◆ **SET PROBLEM**: Quote the whole listing verbatim.

◆ **DATASET EXCERPT**:
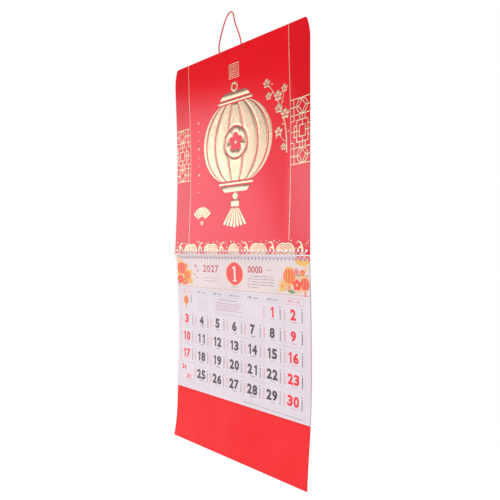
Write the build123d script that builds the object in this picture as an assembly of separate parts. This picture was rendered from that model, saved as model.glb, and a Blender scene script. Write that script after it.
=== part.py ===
from build123d import *
import os
from math import comb, cos, pi, radians, sin, sqrt, tan

# A hanging wall calendar: a red card with gold foil, and below it a pad of month leaves over a longer
# red card, all held by one twin-loop wire. Millimetres. +Z up, the printed side faces -Y. The origin is
# the top of the nail, under the highest point of the cord.

os.makedirs("parts", exist_ok=True)

# The upper board
board_width = 345.0
board_height = 375.0
board_thickness = 0.5
board_margin = 4.4  # from the wire holes to the board's lower edge
corner_radius = 82.0  # the long rounding of each top corner
corner_drop = 35.0  # how far down the side that rounding starts
tip_radius = 4.0  # where that rounding meets the top edge

# The month leaves and the card behind them
leaf_inset = 2.8  # the leaves are this much narrower at each side than the board
leaf_margin = 3.6  # from the wire holes to the leaves' upper edge
pad_height = 267.0
pad_thickness = 1.5
card_tail = 101.0  # what shows of the card below the pad
card_thickness = 0.45
leaf_gap = 0.3  # between the pad and the card behind it
pad_stand = 0.7  # from the board's plane to the front of the pad, at the wire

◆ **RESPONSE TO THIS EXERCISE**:
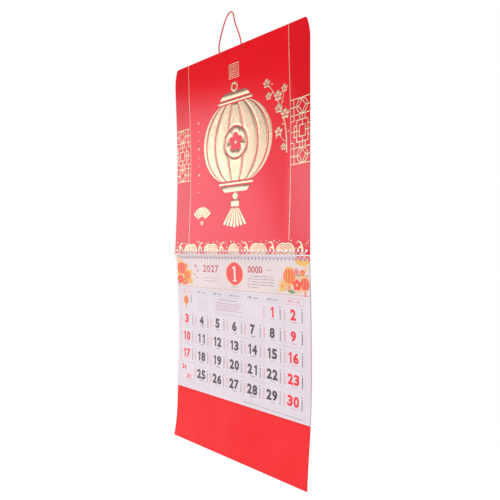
Write the build123d script that builds the object in this picture as an assembly of separate parts. This picture was rendered from that model, saved as model.glb, and a Blender scene script. Write that script after it.
=== part.py ===
from build123d import *
import os
from math import comb, cos, pi, radians, sin, sqrt, tan

# A hanging wall calendar: a red card with gold foil, and below it a pad of month leaves over a longer
# red card, all held by one twin-loop wire. Millimetres. +Z up, the printed side faces -Y. The origin is
# the top of the nail, under the highest point of the cord.

os.makedirs("parts", exist_ok=True)

# The upper board
board_width = 345.0
board_height = 375.0
board_thickness = 0.5
board_margin = 4.4  # from the wire holes to the board's lower edge
corner_radius = 82.0  # the long rounding of each top corner
corner_drop = 35.0  # how far down the side that rounding starts
tip_radius = 4.0  # where that rounding meets the top edge

# The month leaves and the card behind them
leaf_inset = 2.8  # the leaves are this much narrower at each side than the board
leaf_margin = 3.6  # from the wire holes to the leaves' upper edge
pad_height = 267.0
pad_thickness = 1.5
card_tail = 101.0  # what shows of the card below the pad
card_thickness = 0.45
leaf_gap = 0.3  # between the pad and the card behind it
pad_stand = 0.7  # from the board's plane to the front of the pad, at the wire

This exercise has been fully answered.